Mortgage Refinancing

Refinancing is the refunding or restructuring of debt with new debt, equity, or a combination of both. The refinancing of debt is most often undertaken during a period of declining interest rates in order to lower the average cost of a firm's debt.

Friday, July 13, 2007

Higher Rates

The Processing Capacity Problem
The boom stretched to the limit the capacity of lenders to process loans. Reluctant to add more employees when the boom could fizzle out at any time, lenders preferred to lengthen the processing period and let borrowers queue up for longer periods. But purchasers often have closing dates they must meet, and lenders strive to give them priority over refinancers. Pricing refinance a little higher is one way to do this because it cuts the number of refinancers in the queue.
The Lock Risk Problem
Another factor was at work as well. It costs lenders more to lock the interest rate on refinance loans than on purchase loans. Usually, this is not important enough to cause a difference in pricing, but that also changed during the refinance boom. When lenders lock, they assure the applicant that the rate will hold if market rates increase after the lock. Lenders lose if market rates are higher when they close, and they gain if market rates are lower.

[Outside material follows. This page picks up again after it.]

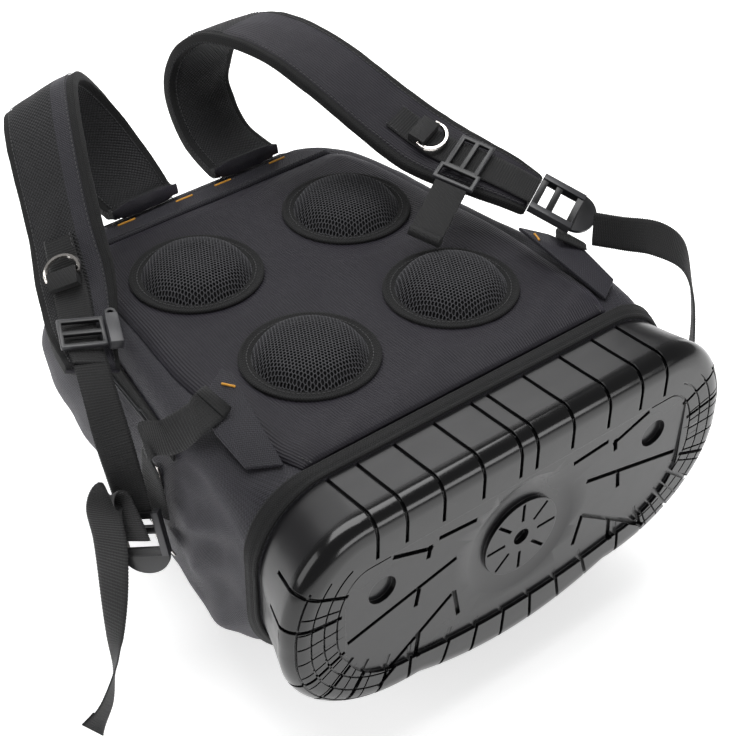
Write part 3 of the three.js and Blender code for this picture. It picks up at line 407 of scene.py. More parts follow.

If loan applicants who lock always went to closing, over time, lenders would gain as much from rate declines as they lost from rate increases. But in practice borrowers do not always close, and the fall-out as it is called is larger when rates are falling. Some applicants are "lock-jumpers". They lock, and if rates subsequently decline, they find another loan provider and lock again at a lower rate. Locking thus imposes a net cost on lenders.
This cost is larger on refinancings than on purchases because lock-jumping is more common among refinancers. Borrowers who are refinancing usually are flexible on when they close. Most purchasers, in contrast, must close on a specific date and don’t have time to restart the process with another lender. The prolonged refinance boom increased the number of refinancing lock-jumpers. An unusually large number of borrowers refinanced multiple times within just a few years, learning the ropes in the process. One thing they learned is how to lock-jump. This widened the difference in lock cost to lenders between refinancings and purchase loans. Lenders and brokers were partly to blame for this because they only rarely put applicants on notice that they are committed by a lock. They fear that such a warning in itself could send the applicant running to another loan provider. But the result was to raise the cost to all those who refinance.